# WE WON WOOO HOOO WE WON



## sneakygroundbuzzard (Nov 1, 2012)

i was talking with my brother in law today

he likes his guns as much as i like mine

he told me that he heard from a guy at a gun shop that Mn Gov Mark Dayton signed the bill into law making surpresors legal here in Mn

not that i doubted him but i had to look it up tonight

i can not believe that he signed it into law,especially since he said that he was not interested in to changing the gun laws here in Mn.

we had a special session here in our state because our local politicians could get their jobs done on time

he wanted things that most of them didnt want,they wanted things that he didnt want(like 4 new gun laws)
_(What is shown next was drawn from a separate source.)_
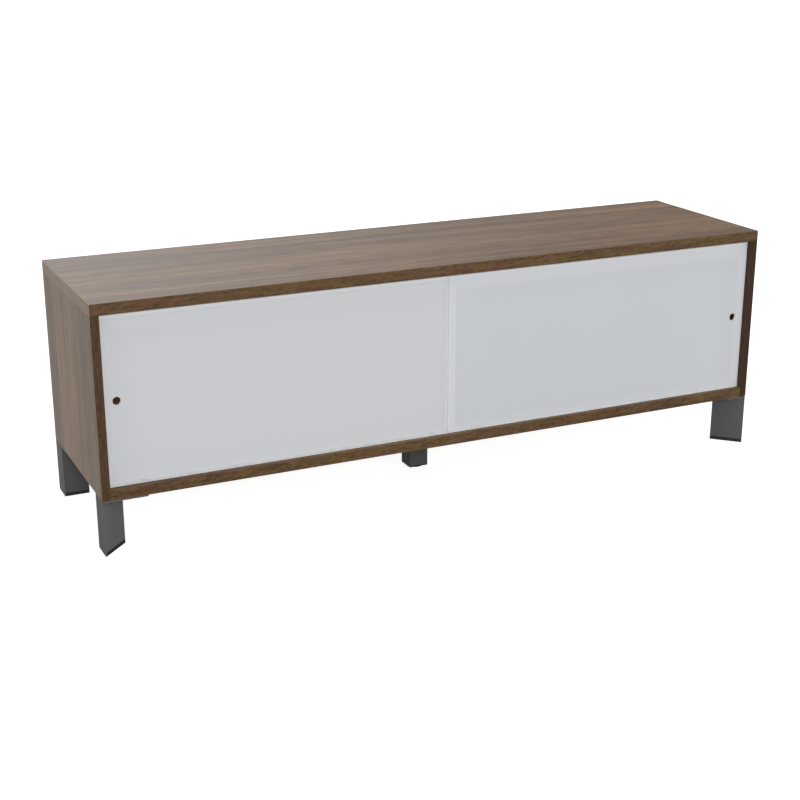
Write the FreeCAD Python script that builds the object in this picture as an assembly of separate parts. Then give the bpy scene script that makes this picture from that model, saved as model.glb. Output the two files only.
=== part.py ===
"""Low cabinet with two sliding doors: a veneered carcass on five steel legs.

Lengths are in millimetres. The origin lies on the floor under the middle of the cabinet.
+X runs to the right of someone facing the doors, +Y to the rear and +Z up.
"""
import FreeCAD, Part
import math
import os

Vector = FreeCAD.Vector

# ---------------------------------------------------------------------------------------
# Driving dimensions
# ---------------------------------------------------------------------------------------

# Overall
CABINET_WIDTH = 1676.4
CABINET_DEPTH = 438.15
CARCASS_HEIGHT = 431.8
LEG_HEIGHT = 127.0

# Boards
TOP_THICKNESS = 25.4
BOTTOM_THICKNESS = 25.4
SIDE_THICKNESS = 19.05
BACK_THICKNESS = 19.05
DIVIDER_THICKNESS = 19.05
DIVIDER_SETBACK = 2.2        # from the rear of the tracks to the divider's front edge
ARRIS = 0.5                  # chamfer on the edges of every board

# Joints between the boards
HOUSING_DEPTH = 5.0          # how far the divider's ends are let into the top and bottom
TONGUE_THICKNESS = 6.0       # tongue round the four edges of the back board
TONGUE_LENGTH = 5.0
DOWEL_DIAMETER = 8.0
DOWEL_LENGTH = 34.0
DOWEL_COUNT = 3              # at each corner of the carcass
DOWEL_INSET = 60.0           # first and last dowel from the front and rear edges
DOWEL_COVER = 6.0            # wood left between a dowel's hole and the outer face
DOWEL_END_ROOM = 1.0
DOWEL_PLAY = 0.05            # round the dowel, in its hole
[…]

but i guess the special session paid off

he gave them some of what they wanted, and they gave him some of what he wanted

i am so ecstatic that he gave in on the new gun laws

also that he got the money that he wanted for some early child learning programs

all in all its win win situation for the citizens of this state

not to mention

now i get to go look for a gun with a threaded barrel,and a suppressor for it

plus one for each of my AR's

but i also need to check on the requirements of owner ship on them

but no matter what it is, i am sure i will qualify for ownership

and WILL be a proud owner of at least one

WOOOOO HOOOO


----------



## youngdon (Mar 10, 2010)

That's good news ! Congrats !


----------



## prairiewolf (Feb 19, 2012)

Thats good news Tim, its finaly coming out that suppressors aren't just for assassins !!


----------



## azpredatorhunter (Jul 24, 2012)

Congrats. But what are the new gun laws...


----------



## sneakygroundbuzzard (Nov 1, 2012)

along with silencers becoming legal

we no longer need to inform the dept of public safety that we will be caring when going to the state capital

if one is already issued a permit to carry the state is already notified that we are legal to carry

also they passed a law that if we are legal to buy guns and ammo in our home state of Mn,we are legal to buy in any other state

plus in a declared state of emergency public safety officers will not be allowed to confiscate fire arms from citizens legal to own them


----------



## glenway (Mar 27, 2011)

Regaining rights is tough. Now, if there were no $300 tax so that we can save our hearing and to be polite to our neighbors, it would make even more sense.


----------



## pokeyjeeper (Sep 5, 2013)

Good news but can you hunt with them we can still not in michigan and we have been able to own them for afew years now hope its not the same for you


----------



## sneakygroundbuzzard (Nov 1, 2012)

to my understanding they will be legal for hunting,or plinking at the range

we have a lot of indoor ranges springing up here in Mn

we have 3 in my town,and i can think of 6 more that are all less than an hours drive


----------